--- start RECORDED DATA ---

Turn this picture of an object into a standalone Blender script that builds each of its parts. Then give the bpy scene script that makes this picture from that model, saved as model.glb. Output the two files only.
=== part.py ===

--- end RECORDED DATA ---
--- start RECORDED DATA ---

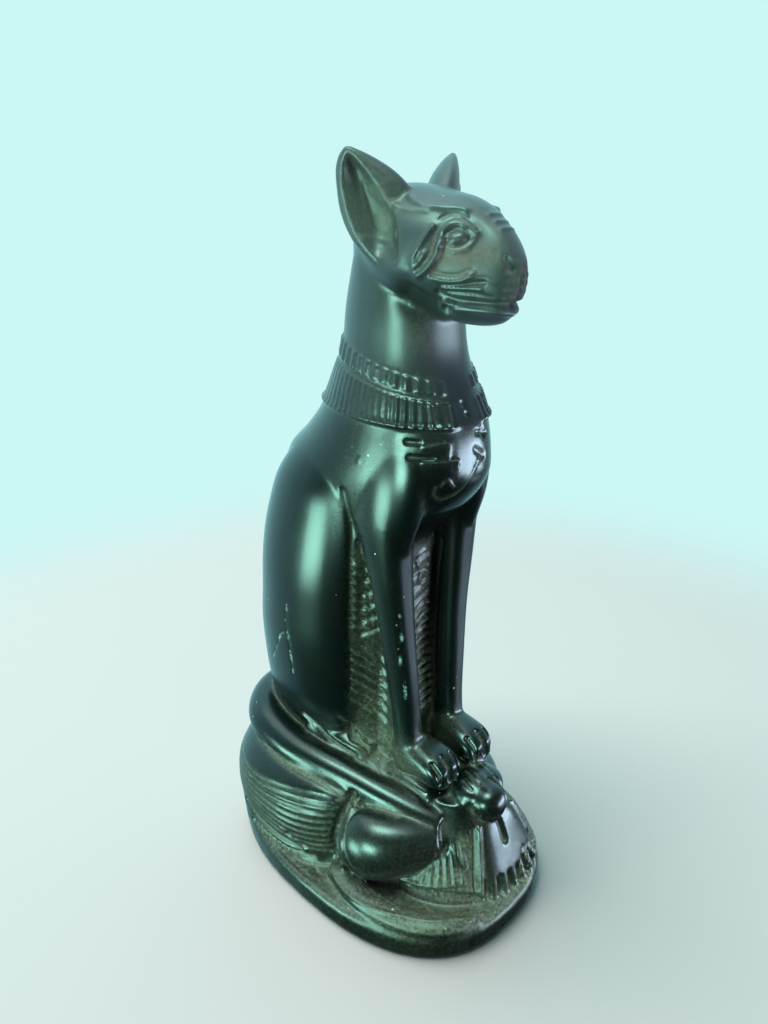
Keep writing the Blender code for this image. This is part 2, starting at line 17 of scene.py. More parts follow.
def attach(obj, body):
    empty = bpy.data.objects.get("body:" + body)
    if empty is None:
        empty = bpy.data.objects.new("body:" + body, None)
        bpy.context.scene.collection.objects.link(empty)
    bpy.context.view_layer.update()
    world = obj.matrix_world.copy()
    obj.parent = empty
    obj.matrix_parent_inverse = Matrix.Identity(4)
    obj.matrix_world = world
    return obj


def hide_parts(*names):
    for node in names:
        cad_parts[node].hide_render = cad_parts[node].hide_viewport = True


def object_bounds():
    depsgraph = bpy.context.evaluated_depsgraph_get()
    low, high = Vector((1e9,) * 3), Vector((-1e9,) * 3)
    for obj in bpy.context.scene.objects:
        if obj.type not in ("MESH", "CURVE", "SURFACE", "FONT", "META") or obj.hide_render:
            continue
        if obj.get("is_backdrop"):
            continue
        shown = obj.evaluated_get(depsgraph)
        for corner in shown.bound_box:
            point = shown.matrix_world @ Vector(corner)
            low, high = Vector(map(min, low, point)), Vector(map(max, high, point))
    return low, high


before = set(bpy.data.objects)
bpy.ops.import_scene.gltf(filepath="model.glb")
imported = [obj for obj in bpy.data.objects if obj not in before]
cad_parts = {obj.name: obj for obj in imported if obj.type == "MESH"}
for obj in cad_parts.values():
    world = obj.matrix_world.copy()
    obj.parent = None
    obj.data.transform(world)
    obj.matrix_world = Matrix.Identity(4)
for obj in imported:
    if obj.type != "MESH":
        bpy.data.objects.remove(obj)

--- end RECORDED DATA ---

THE EXERCISE:
Copy the records above exactly, beginning at the line that contains "bpy.context.view_layer.update()" and stopping after the line that contains "for node in".

WRITTEN ANSWER:
    bpy.context.view_layer.update()
    world = obj.matrix_world.copy()
    obj.parent = empty
    obj.matrix_parent_inverse = Matrix.Identity(4)
    obj.matrix_world = world
    return obj


def hide_parts(*names):
    for node in names:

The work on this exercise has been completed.